MATERIAL:
- - - - - - -

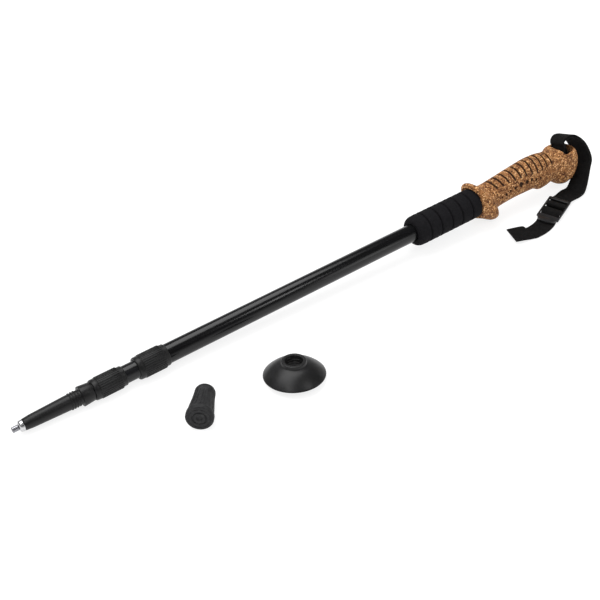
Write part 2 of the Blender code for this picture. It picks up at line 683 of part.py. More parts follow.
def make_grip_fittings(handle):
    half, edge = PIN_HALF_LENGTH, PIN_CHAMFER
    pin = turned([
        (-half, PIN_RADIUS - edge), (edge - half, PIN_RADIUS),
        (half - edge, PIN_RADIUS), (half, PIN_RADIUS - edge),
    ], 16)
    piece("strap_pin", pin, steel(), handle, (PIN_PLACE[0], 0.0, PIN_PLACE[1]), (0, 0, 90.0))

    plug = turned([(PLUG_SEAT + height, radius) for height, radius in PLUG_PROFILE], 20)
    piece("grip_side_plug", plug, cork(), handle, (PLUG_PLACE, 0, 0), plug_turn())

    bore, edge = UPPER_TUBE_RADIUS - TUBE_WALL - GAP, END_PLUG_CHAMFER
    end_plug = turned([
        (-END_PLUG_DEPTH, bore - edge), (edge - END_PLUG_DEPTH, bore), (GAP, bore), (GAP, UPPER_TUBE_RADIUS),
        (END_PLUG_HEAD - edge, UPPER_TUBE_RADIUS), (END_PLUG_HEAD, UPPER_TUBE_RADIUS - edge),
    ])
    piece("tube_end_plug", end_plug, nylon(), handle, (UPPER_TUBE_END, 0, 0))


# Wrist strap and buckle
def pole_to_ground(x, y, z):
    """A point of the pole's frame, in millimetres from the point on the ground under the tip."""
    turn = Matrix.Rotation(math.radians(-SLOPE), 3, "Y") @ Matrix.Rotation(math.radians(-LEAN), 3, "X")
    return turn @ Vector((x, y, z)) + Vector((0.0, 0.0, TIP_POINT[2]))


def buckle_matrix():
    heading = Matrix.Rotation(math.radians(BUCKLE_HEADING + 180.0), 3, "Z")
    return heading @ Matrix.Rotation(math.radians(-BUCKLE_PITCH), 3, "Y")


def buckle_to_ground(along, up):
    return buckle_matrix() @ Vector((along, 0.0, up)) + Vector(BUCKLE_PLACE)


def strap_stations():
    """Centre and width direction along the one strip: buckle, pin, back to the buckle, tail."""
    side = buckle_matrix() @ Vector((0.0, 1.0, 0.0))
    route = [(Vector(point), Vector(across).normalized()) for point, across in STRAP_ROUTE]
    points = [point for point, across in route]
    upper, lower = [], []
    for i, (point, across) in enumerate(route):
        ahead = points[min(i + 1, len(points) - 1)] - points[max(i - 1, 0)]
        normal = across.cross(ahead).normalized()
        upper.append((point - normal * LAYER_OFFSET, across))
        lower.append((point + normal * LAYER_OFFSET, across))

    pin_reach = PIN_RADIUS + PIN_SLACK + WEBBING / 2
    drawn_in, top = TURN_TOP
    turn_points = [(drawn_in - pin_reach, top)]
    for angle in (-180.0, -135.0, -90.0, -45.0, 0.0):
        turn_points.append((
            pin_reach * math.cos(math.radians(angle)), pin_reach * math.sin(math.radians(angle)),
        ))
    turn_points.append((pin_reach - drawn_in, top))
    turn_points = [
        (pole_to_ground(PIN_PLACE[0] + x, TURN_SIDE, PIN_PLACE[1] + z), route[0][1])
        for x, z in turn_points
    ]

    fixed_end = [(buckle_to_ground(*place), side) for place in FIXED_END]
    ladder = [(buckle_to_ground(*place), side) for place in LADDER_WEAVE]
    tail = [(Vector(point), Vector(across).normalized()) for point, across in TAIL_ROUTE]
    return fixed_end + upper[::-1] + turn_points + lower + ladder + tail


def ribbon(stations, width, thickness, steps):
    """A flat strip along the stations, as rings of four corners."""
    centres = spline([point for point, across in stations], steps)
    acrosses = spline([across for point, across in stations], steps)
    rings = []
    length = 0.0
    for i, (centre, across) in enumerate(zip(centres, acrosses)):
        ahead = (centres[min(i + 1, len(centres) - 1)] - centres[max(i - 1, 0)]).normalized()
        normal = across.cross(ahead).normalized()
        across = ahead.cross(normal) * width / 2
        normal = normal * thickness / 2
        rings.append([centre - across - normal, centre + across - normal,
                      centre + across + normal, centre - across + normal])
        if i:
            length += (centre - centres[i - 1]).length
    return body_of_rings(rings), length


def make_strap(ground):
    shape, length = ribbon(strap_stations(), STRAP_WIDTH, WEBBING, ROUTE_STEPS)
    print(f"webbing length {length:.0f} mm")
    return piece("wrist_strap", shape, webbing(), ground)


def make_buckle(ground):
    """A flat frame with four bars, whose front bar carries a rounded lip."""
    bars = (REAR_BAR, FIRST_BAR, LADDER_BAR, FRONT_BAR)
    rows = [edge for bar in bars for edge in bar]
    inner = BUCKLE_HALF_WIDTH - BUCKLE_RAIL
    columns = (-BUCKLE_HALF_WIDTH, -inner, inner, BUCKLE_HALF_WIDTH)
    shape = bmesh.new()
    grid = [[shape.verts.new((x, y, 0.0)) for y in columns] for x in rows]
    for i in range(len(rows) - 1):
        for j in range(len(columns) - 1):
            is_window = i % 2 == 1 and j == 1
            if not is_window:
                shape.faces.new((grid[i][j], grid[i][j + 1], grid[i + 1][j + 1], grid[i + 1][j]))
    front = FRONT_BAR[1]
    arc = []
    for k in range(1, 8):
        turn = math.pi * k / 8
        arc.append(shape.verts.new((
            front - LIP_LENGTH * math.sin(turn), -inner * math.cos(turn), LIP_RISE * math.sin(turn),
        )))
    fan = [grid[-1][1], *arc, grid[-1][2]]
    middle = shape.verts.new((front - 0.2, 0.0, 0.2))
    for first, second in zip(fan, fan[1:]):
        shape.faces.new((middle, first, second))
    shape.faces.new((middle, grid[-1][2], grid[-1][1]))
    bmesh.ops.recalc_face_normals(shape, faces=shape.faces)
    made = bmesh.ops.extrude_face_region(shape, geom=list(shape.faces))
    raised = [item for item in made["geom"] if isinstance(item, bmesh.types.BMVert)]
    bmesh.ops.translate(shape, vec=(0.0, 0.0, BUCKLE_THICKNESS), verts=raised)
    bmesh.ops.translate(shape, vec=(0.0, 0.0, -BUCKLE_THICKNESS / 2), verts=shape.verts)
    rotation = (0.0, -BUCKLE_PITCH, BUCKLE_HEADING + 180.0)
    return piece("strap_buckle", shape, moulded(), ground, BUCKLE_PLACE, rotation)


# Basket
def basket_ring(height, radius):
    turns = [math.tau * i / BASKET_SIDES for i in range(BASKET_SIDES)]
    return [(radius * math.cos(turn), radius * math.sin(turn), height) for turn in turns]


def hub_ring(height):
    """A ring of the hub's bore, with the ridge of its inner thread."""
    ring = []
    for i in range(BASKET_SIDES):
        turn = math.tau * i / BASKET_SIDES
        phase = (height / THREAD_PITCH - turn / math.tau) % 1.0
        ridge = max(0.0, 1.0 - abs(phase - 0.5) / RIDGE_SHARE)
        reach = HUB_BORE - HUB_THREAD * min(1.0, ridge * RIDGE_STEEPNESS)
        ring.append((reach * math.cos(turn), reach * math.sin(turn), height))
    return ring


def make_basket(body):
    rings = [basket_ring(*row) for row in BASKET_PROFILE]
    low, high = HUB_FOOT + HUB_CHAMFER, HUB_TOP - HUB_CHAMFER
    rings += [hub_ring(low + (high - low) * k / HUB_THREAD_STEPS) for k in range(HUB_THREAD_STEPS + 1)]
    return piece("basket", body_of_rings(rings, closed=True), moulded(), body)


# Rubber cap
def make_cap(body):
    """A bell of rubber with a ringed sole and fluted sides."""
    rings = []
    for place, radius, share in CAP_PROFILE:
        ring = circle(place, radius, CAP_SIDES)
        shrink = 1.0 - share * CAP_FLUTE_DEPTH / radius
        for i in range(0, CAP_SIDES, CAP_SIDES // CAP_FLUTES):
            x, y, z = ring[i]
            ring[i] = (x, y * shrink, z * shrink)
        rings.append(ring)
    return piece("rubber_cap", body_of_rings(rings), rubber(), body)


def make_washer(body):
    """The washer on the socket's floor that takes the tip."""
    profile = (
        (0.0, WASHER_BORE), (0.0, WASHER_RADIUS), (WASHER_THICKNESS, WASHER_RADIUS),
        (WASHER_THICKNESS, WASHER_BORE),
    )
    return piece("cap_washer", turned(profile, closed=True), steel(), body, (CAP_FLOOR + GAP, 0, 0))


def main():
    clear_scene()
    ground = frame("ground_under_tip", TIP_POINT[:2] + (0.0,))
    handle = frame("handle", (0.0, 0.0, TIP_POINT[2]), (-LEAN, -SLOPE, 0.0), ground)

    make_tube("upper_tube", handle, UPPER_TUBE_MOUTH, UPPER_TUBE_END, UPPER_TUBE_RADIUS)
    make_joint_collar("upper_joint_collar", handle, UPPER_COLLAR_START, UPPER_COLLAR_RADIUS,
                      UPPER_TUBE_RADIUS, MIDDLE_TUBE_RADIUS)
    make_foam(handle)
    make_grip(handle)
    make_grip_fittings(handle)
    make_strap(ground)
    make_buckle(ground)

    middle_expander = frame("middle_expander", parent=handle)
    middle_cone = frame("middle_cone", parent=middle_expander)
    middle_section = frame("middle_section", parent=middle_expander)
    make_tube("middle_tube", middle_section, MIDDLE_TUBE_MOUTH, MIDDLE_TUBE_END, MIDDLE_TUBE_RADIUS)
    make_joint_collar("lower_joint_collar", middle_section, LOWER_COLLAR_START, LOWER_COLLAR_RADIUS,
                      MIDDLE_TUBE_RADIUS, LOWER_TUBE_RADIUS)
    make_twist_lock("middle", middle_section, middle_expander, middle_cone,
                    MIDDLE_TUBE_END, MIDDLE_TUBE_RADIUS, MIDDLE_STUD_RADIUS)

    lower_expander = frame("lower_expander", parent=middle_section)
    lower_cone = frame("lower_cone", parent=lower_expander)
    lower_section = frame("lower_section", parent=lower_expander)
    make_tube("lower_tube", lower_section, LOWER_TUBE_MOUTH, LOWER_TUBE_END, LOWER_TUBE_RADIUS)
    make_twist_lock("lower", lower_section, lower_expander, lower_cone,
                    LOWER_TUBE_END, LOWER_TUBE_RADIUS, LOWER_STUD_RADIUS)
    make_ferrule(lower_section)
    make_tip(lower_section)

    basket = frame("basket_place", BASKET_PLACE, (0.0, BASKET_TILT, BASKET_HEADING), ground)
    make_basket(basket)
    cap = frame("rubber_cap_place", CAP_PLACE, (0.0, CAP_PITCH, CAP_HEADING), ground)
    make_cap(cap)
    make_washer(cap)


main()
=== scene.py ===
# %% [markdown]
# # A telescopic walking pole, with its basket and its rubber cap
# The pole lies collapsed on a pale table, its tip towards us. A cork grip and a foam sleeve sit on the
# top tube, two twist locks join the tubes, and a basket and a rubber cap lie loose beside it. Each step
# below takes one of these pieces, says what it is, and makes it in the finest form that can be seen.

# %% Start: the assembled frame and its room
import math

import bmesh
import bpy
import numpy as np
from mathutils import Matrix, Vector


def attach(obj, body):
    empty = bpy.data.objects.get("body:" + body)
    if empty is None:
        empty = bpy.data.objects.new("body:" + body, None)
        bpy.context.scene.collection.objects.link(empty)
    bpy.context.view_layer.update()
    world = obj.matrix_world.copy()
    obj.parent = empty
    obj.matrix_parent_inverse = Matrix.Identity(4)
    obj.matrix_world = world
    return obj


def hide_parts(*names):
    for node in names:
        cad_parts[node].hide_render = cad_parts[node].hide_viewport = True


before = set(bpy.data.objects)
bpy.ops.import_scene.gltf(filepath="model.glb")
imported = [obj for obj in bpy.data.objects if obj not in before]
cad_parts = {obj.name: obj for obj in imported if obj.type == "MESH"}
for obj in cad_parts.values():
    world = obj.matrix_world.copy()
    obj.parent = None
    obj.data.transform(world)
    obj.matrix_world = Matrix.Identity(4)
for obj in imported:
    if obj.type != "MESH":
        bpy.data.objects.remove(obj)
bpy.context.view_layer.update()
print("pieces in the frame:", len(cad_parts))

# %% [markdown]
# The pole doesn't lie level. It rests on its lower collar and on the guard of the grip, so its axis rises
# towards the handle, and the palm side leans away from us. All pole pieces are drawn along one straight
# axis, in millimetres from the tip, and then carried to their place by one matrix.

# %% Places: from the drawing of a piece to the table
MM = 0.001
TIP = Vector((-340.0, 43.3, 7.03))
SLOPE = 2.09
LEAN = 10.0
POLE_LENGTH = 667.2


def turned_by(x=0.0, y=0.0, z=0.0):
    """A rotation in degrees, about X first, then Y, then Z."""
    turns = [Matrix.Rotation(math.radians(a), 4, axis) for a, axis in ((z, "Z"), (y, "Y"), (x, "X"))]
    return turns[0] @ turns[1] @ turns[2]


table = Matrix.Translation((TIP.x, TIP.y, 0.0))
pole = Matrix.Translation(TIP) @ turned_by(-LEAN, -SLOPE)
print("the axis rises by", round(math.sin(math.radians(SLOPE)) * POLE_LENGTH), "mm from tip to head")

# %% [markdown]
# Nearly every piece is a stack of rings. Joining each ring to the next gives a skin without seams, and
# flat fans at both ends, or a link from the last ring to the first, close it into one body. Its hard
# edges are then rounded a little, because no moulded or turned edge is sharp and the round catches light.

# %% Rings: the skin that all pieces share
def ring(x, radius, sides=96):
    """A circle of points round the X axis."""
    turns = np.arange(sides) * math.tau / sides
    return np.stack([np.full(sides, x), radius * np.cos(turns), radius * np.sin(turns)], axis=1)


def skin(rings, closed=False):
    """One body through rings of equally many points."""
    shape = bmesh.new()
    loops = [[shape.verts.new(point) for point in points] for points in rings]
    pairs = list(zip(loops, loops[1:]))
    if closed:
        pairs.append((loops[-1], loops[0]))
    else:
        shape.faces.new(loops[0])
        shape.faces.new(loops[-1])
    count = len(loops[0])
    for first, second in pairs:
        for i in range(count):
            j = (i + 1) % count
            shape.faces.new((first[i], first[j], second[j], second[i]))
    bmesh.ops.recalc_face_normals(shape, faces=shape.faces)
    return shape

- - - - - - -

SHORT PROBLEM:
Exactly and only the lines from the line with "BASKET_TILT, BASKET_HEADING), ground)" to the line with "cad_parts[node].hide_render = cad_parts[node].hide_viewport", both included, are to be printed.

WORKED SOLUTION:
    basket = frame("basket_place", BASKET_PLACE, (0.0, BASKET_TILT, BASKET_HEADING), ground)
    make_basket(basket)
    cap = frame("rubber_cap_place", CAP_PLACE, (0.0, CAP_PITCH, CAP_HEADING), ground)
    make_cap(cap)
    make_washer(cap)


main()
=== scene.py ===
# %% [markdown]
# # A telescopic walking pole, with its basket and its rubber cap
# The pole lies collapsed on a pale table, its tip towards us. A cork grip and a foam sleeve sit on the
# top tube, two twist locks join the tubes, and a basket and a rubber cap lie loose beside it. Each step
# below takes one of these pieces, says what it is, and makes it in the finest form that can be seen.

# %% Start: the assembled frame and its room
import math

import bmesh
import bpy
import numpy as np
from mathutils import Matrix, Vector


def attach(obj, body):
    empty = bpy.data.objects.get("body:" + body)
    if empty is None:
        empty = bpy.data.objects.new("body:" + body, None)
        bpy.context.scene.collection.objects.link(empty)
    bpy.context.view_layer.update()
    world = obj.matrix_world.copy()
    obj.parent = empty
    obj.matrix_parent_inverse = Matrix.Identity(4)
    obj.matrix_world = world
    return obj


def hide_parts(*names):
    for node in names:
        cad_parts[node].hide_render = cad_parts[node].hide_viewport = True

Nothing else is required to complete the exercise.